In law school one of my professors told my class there are three basic rules underpinning all estate planning:

  1. Everybody dies.
  2. When you die, other people get your stuff.
  3. Without a will or other estate plan, the law says who gets your stuff.

I don’t think anything in the law has ever been explained to me more simply.  And, while I love recounting these rules to potential estate planning clients as a way of lightening what can be a difficult conversation for some to have, I generally presume that most people already understand that one purpose (certainly the primary purpose) of a will is to direct your assets to the people and charitable organizations you want to benefit from your life’s labors.

What I believe to be less understood are the things a will can do that have nothing to do with dividing up your estate.  Here are four of the best non-asset reasons to make a will.

Nominating Your Post-Death Representative

Some states (and seemingly thousands of movies and television shows) say ‘executor.’  In Oregon, we use the term ‘personal representative.’  Regardless of the term used, somebody has to act for you and your estate after you are gone.  In your will you can nominate who you would like this person to be and that nomination is powerful.  For example, the person you nominate in your will to be your personal representative has the legal authority to demand your original will from whomever might be in possession of it (ORS 112.810(1)(f)).  Your nominee can petition the court to open a probate case even if they are not one of your heirs or family at all or even if you do not leave a gift to them in your will (ORS 113.035).  And, assuming they are not legally disqualified (under ORS 113.095) your nomination gives them statutory priority to serve in that role over any other person who might try to control your estate after you die (ORS 113.085(1)(a)).

This is a vital role and this person needs to be someone you trust and who can follow the direction and advice of an attorney.  Give this nomination a lot of consideration.  Nominate backups in case the person you nominate can’t or won’t do the job when the time comes.  Do not simply name your oldest child because they expect it.  Definitely do not automatically nominate both your children as co-personal representatives just because you don’t want to be seen as playing favorites.  Few things cause more problems in probate than co-personal representatives, especially when there are family grudges, rivalries, and resentments at play.

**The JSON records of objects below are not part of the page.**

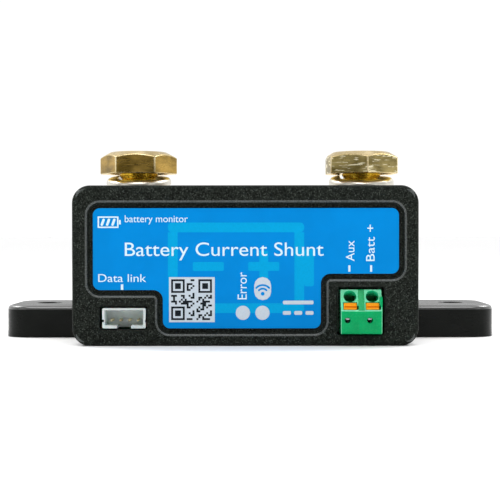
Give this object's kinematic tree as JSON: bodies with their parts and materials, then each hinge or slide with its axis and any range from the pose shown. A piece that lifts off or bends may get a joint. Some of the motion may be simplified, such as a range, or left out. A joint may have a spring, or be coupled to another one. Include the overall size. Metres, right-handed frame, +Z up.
{
  "type": "battery monitor shunt",
  "caption": "Battery monitor shunt: brass terminal blocks with hexagon bolts joined by resistor plates on a screw-down base, with a labelled electronics housing along the front.",
  "frame": {"origin": "middle of the overall box in plan, on the surface it is screwed to", "axes": "+X along the length from the battery bolt to the load bolt, +Y from the label to the back, +Z up out of the base"},
  "size_m": [0.12, 0.054, 0.046],
  "materials": {
    "black_moulding": "smooth, fairly glossy",
    "black_textured": "fine spark-eroded grain, matt",
    "brass": "machined, lightly tarnished",
    "manganin": "rolled sheet, satin",
    "plated_steel": "nickel plated, satin",
    "label_blue": "printed film, satin",
    "socket_white": "moulded nylon, satin",
    "terminal_green": "moulded nylon, satin",
    "button_orange": "moulded nylon, satin",
    "board_green": "solder resist, semi-gloss",
    "chip_black": "moulded epoxy, matt",
    "gold": "gold flash, smooth",
    "clear_plastic": "frosted clear"
  },
  "bodies": {
    "root": {"mounting_base": "black_moulding", "terminal_block_battery": "brass", "terminal_block_load": "brass", "resistor_plate_1": "manganin", "resistor_plate_2": "manganin", "resistor_plate_3": "manganin", "resistor_plate_4": "manganin", "block_screw_1": "plated_steel", "block_screw_2": "plated_steel", "block_screw_3": "plated_steel", "block_screw_4": "plated_steel", "flat_washer_battery": "plated_steel", "flat_washer_load": "plated_steel", "housing_shell": "black_textured", "housing_back": "black_textured", "housing_screw_1": "plated_steel", "housing_screw_2": "plated_steel", "housing_screw_3": "plated_steel", "housing_screw_4": "plated_steel", "front_label": "label_blue", "circuit_board": "board_green", "sense_standoff_1": "brass", "sense_standoff_2": "brass", "sense_standoff_3": "brass", "sense_standoff_4": "brass", "board_screw_1": "plated_steel", "board_screw_2": "plated_steel", "board_screw_3": "plated_steel", "board_screw_4": "plated_steel", "radio_module": "chip_black", "microcontroller": "chip_black", "sense_amplifier": "chip_black", "voltage_regulator": "chip_black", "power_inductor": "chip_black", "lamp_error": "clear_plastic", "lamp_radio": "clear_plastic", "light_guide_error": "clear_plastic", "light_guide_radio": "clear_plastic", "data_socket": "socket_white", "data_pin_1": "gold", "data_pin_2": "gold", "data_pin_3": "gold", "data_pin_4": "gold", "clamp_body": "terminal_green", "clamp_spring_aux": "plated_steel", "clamp_spring_battery": "plated_steel", "clamp_contact_aux": "plated_steel", "clamp_contact_battery": "plated_steel"},
    "battery_washer": {"spring_washer_battery": "plated_steel"},
    "battery_bolt": {"terminal_bolt_battery": "brass"},
    "load_washer": {"spring_washer_load": "plated_steel"},
    "load_bolt": {"terminal_bolt_load": "brass"},
    "aux_button": {"release_button_aux": "button_orange"},
    "battery_button": {"release_button_battery": "button_orange"}
  },
  "joints": [
    {"name": "battery_bolt_lift", "type": "slide", "parent": "root", "child": "battery_washer", "axis": [0, 0, 1], "range_m": [0, 0.0165]},
    {"name": "battery_bolt_turn", "type": "hinge", "parent": "battery_washer", "child": "battery_bolt", "pos_m": [-0.0283, 0.013, 0.0404], "axis": [0, 0, 1], "range_deg": [0, 3961]},
    {"name": "load_bolt_lift", "type": "slide", "parent": "root", "child": "load_washer", "axis": [0, 0, 1], "range_m": [0, 0.0165]},
    {"name": "load_bolt_turn", "type": "hinge", "parent": "load_washer", "child": "load_bolt", "pos_m": [0.0283, 0.013, 0.0404], "axis": [0, 0, 1], "range_deg": [0, 3961]},
    {"name": "aux_button_press", "type": "slide", "parent": "root", "child": "aux_button", "axis": [0, 0.8926, -0.4509], "range_m": [0, 0.0012], "stiffness_N_per_m": 800, "springref_m": -0.0005},
    {"name": "battery_button_press", "type": "slide", "parent": "root", "child": "battery_button", "axis": [0, 0.8926, -0.4509], "range_m": [0, 0.0012], "stiffness_N_per_m": 800, "springref_m": -0.0005}
  ],
  "couplings": [
    {"joint": "battery_bolt_turn", "follows": "battery_bolt_lift", "rad_per_m": 4188.8},
    {"joint": "load_bolt_turn", "follows": "load_bolt_lift", "rad_per_m": 4188.8}
  ]
}
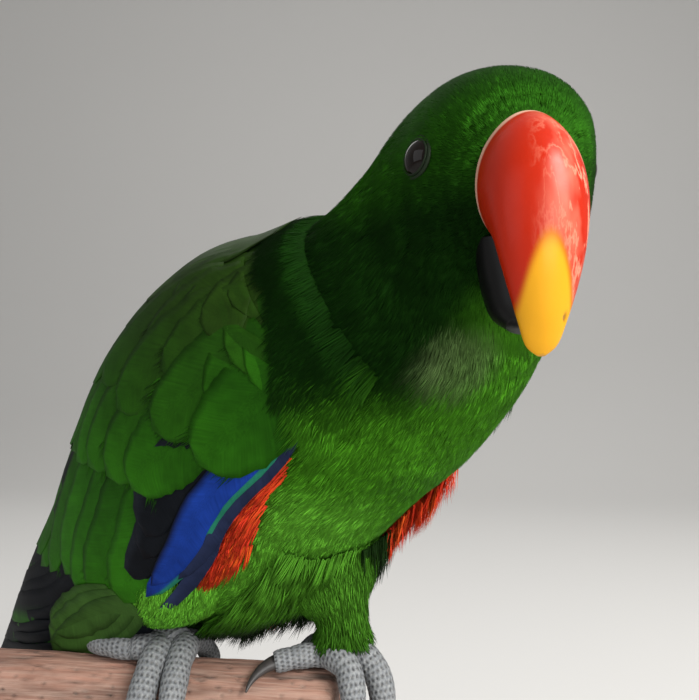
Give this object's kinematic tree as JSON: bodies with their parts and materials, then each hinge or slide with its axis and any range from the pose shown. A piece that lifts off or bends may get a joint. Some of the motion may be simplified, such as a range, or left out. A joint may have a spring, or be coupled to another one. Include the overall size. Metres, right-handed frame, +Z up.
{
  "type": "eclectus parrot model on a perch stand",
  "caption": "Life-size male eclectus parrot, green with an orange-red bill and blue wing edge, leaning forward on a short wooden perch held by a plain display stand.",
  "frame": {"origin": "middle of the stand's underside", "axes": "+Z up, X along the perch; the head faces -Y, and the body leans towards -Y and +X"},
  "size_m": [0.2382, 0.195, 0.2546],
  "materials": {
    "head_feather": "satin",
    "breast_feather": "satin",
    "leg_feather": "matt",
    "wing_feather": "satin",
    "tail_feather": "satin",
    "bill_red": "glossy",
    "bill_black": "satin",
    "eye": "wet gloss",
    "foot_skin": "matt, scaled",
    "claw": "satin",
    "ring_metal": "satin",
    "perch_wood": "bare, cracked",
    "stand_base": "satin",
    "stand_rod": "satin"
  },
  "bodies": {
    "root": {"bill_lower": "bill_black", "bill_upper": "bill_red", "claw_left_inner_back": "claw", "claw_left_inner_front": "claw", "claw_left_outer_back": "claw", "claw_left_outer_front": "claw", "claw_right_inner_back": "claw", "claw_right_inner_front": "claw", "claw_right_outer_back": "claw", "claw_right_outer_front": "claw", "eye_left": "eye", "eye_right": "eye", "foot_left": "foot_skin", "foot_right": "foot_skin", "head": "head_feather", "leg_ring": "ring_metal", "neck": "breast_feather", "perch": "perch_wood", "stand_base": "stand_base", "stand_rod_left": "stand_rod", "stand_rod_right": "stand_rod", "tail": "tail_feather", "thigh_left": "leg_feather", "thigh_right": "leg_feather", "torso": "breast_feather", "wing_left": "wing_feather", "wing_right": "wing_feather"}
  },
  "joints": []
}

Nominating a Legal Guardian for Your Minor Children

Remember rule #1 above.  Everybody dies.  Unfortunately, many people die too soon, leaving behind young families.  If you have minor children and are the second parent to die or if you and your spouse tragically die together, someone must become the legal guardian of your kids and the court will decide who that will be.  What parent wouldn’t want to have a say in such an important decision?  With a will, you can share with the court who you think the best person for that role is and the court is obligated to consider your choice.

Remember, though, the court’s job is to do what the judge believes is in the best interest of your children.  The judge will not simply rubber stamp your nominee and you wouldn’t want them to.  Imagine nominating your younger sister, with whom you grew up together as best friends.  Suppose that following your death she is so devastated that she spirals into a deepening depression and alcohol abuse.  At that point, is it in your children’s best interest that she be their legal guardian?  Probably not.  Still, the court will consider your nomination.

Providing for Pets

As recently as 40 years or so ago, it was not an uncommon practice to include in your will instructions requiring that your beloved Fido or Fluffy be euthanized and buried or cremated with you.  In fact, attorneys still see these requests.  In today’s society, however, we recognize the sanctity of the lives of our furry companions in their own (albeit limited) right.  Most attorneys would not prepare a will including such an instruction.  Even fewer veterinarians would perform a euthanasia without a legitimate medical justification and doing so likely puts their license and livelihood in jeopardy.

There are many ways to ensure your pets’ health and happiness after you die, whether simply willing the pet to a trusted friend along with a small amount of money to help pay for care, or taking advantage of a program like the Oregon Humane Society’s Friends Forever Program, or even establishing a million-dollar pet trust.

Managing Your Digital Legacy

In 2016, Oregon passed its version of the Revised Uniform Fiduciary Access to Digital Assets Act (RUFADAA), to bring clarity to issues related to online accounts, profiles, and other digital assets of deceased persons, persons living under guardianship, and other people represented by legal fiduciaries.  I wrote about this last year and if you’re interested in more on the topic you can read that post here.  The gist, though, is that with a will you can control who has access to your digital assets and give guidance as to what you would like done with them.  This is particularly important when the digital assets have little to no financial value but are full of sentimental importance to you, your friends or family, like photos and videos stored in the cloud.

So, if you’ve been thinking about making a will but assumed that your estate was too small to worry about it, give these non-asset benefits some thought.

For informational purposes only and not to be relied upon as legal advice or for the formation of an attorney-client relationship.